Dynamic pricing is a powerful tool to improve margins, but retailers need to find the right timing and price point to make it work. Price changes during the peak season of a product will have a much higher effect on profits than arbitrary price fluctuations. In short, fewer but well-timed data-based pricing decisions beat frequent price changes based on intuition and little insight.

Also, retailers need to take the customer’s perception into account for sustainable success: If price adjustments seem unfair or random, they might lead to customer distrust and confusion, potentially harming brand loyalty and sales in the long run.

Myth #3: I need competitor prices to get started

Watching competitor prices can be helpful, but there are smarter ways to do business than to always be the cheapest option. In some niches, it is helpful to match competitor prices because price is the main decision factor for customers. However, there are lots of products where customers care little about buying cheap. Retailers need to find out first in which category their products belong, and then adjust their pricing strategy accordingly. 

Maybe it would be helpful to know competitor prices, but retailers lack the insights, for example, in b2b industries. They can still improve their pricing strategy for maximum profits if they leverage their existing data on past customer behavior, product information, and market data. Not only to find the optimal price point but also to improve product strategy and brand positioning. 

Myth #4: My case is unique, so I have to build my own algorithm

Many companies are skeptical if off-the-shelf AI pricing tools can deliver results for their private label product or niche market. What they miss is that those AI tools work independently of industry and business size. The broad categories of data that are important for the technology to deliver results are the same for every retailer. 

If retailers develop their own algorithms, they need to master extracting relevant information from their data, i.e., estimating price elasticity, which is the difficult part of creating powerful AI-based pricing tools. They tend to underestimate the effort it takes to build such systems and run into technical problems that they often need external expertise to solve. 

Even if there is no apparent problem with the algorithm, it’s difficult to assess the quality of your own pricing algorithm, as they are typically just tested against a previous version of the self-built system. Chances are high that its quality is subpar. Not to mention the risk that with a self-built algorithm, retailers highly depend on one or two internal specialists. When they leave, businesses are in trouble. 

With off-the-shelf solutions, companies avoid all of these risks. That’s why we recommend partnering with a specialized provider for a proof of concept. The project will usually take no longer than three months, and first results will show after only a few weeks so retailers can judge on real-world results if they are satisfied with an off-the-shelf solution.

Myth #5: I need to invest in my data first to leverage AI

Investments in data infrastructure and data quality will benefit any company but – that’s a major pricing misconception – they are not necessary to reap the benefits of AI-based pricing optimization. Of course, artificial intelligence needs data to make reliable pricing recommendations. However, most retailers have enough internal data to see significant results immediately and make further improvements along the way. 

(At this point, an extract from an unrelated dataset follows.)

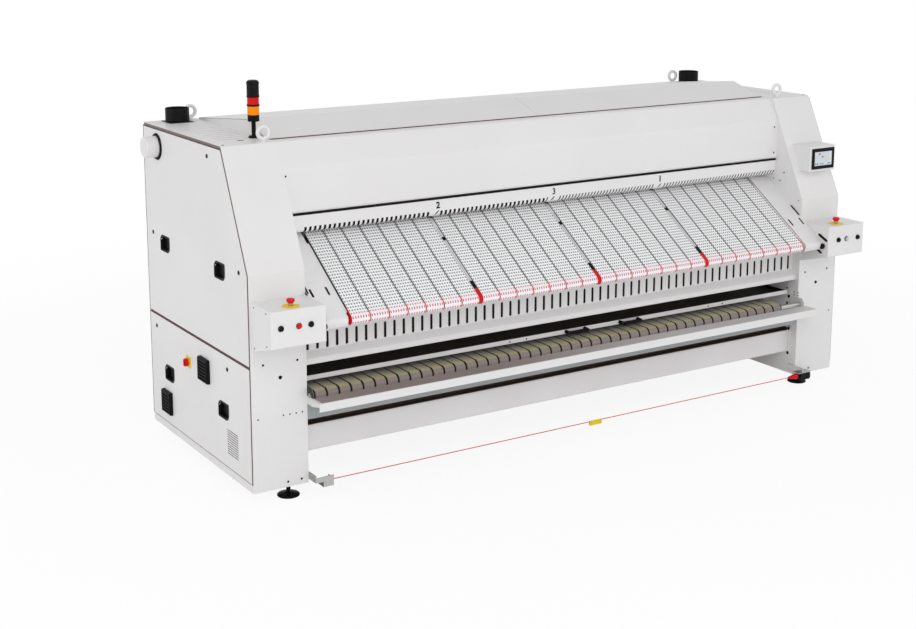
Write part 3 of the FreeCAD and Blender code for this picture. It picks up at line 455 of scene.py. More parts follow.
black_plastic = moulded("black_plastic", rgba(16, 15, 17), 0.38, gloss=0.1)
vent_plastic = moulded("vent_plastic", rgba(18, 16, 18), 0.5, gloss=0.1)
yellow_plastic = moulded("yellow_plastic", rgba(236, 202, 14), 0.36, gloss=0.25)
red_plastic = moulded("red_plastic", rgba(214, 18, 22), 0.32, gloss=0.15)
# painted shade: the trims' brown is the shade in the gaps at the panel edges and the roof seam
trim_gap_shade = moulded("trim_gap_shade", rgba(98, 76, 73), 0.6, 500.0, 0.2, gloss=0.2)
grey_plastic = moulded("grey_plastic", rgba(196, 198, 202), 0.25)
rubber = moulded("black_rubber", rgba(14, 13, 14), 0.6, 500.0, 0.2, gloss=0.15)
# painted shade: near black for the wall behind the apron slots, the shade inside the duct
duct_wall_shade = moulded("duct_wall_shade", rgba(17, 15, 15), 0.7, 400.0, 0.1)
cord_sleeve = moulded("cord_sleeve", rgba(214, 46, 46), 0.4, 1200.0, 0.1)
amber_plastic = moulded("amber_plastic", rgba(252, 142, 0), 0.2, 300.0, 0.04, 0.12)
signal_plastic = moulded("signal_plastic", rgba(214, 12, 14), 0.2, 300.0, 0.04, 0.12)
glass = moulded("screen_glass", rgba(208, 216, 224), 0.08, 300.0, 0.02)

# %% [markdown]
# Bare metal is mostly its surroundings, so the finish only has to break up the
# reflection: long streaks for brushed sheet, fine rings for a turned part, a cloudy
# spangle for zinc plating.

# %% Metal
def brushed(name, tone, roughness, streak, depth=0.08):
    """Metal with streaks along one axis; streak gives the noise scale along x, y and z."""
    finish = Finish(name, tone, roughness, Metallic=1.0)
    line = finish.noise(1.0, 4.0, stretch=streak)
    finish.set("Base Color", finish.mix(line, tone, tuple(c * 0.86 for c in tone[:3]) + (1.0,)))
    finish.set("Roughness", roughness - 0.06 + line * 0.16)
    finish.bump(line, depth, 0.0003)
    return finish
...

7Learnings pricing solution is specifically designed to operate efficiently with minimal initial data. The algorithms are capable of compiling and analyzing internal and external data and evaluating their optimization results. Thus, the solution continually enhances its predictive accuracy and economic value. On average, companies achieve an increase in profits of around 10% after only a couple of weeks. 

Myth #6: Pricing does not have a big commercial impact

Although it’s a common perception that pricing strategies are merely operational necessities without significant commercial impact, the opposite is true. Effective pricing strategies can play a critical role in the overall business success. A mere 1% improvement in pricing can lead to an 8% increase in profit, according to several studies, one of them conducted by McKinsey. With AI-based pricing tools, the impact is only growing. According to Gartner’s analysts, pricing is one of the highest-value use cases for artificial intelligence. 

Intelligent pricing is, for sure, one of the most significant levers for retailers to increase profitability today. Investing in pricing know-how, resources, and tools is never a waste of money but a smart investment in financial growth and profit maximization. With state-of-the-art approaches, retailers can lower their overall price management costs, automate lots of tedious manual work, and reach their business goals faster. 

Gartner AI use cases for retail

Conclusion: Counteract the damaging effect of pricing misconceptions

Retail pricing myths come in all shapes and sizes. Our list is far from exhaustive, but our 6 examples already show how damaging it can be for retailers not to regularly challenge their pricing beliefs. They miss out on new and more effective pricing strategies and risk losing their competitive edge. That’s even more true in the age of AI-assisted pricing. 

If pricing misconceptions lead retailers to fail to integrate new technologies into their pricing, they will be at a significant disadvantage in the years to come. Predictive pricing will become mainstream across all industries. Human or rule-based pricing systems will no longer be able to compete with the power of intelligent algorithms. As technology evolves at a rapid pace, it’s more important than ever to stay agile, adapt internal pricing processes, and seek expert opinion to stay on top of the pricing game.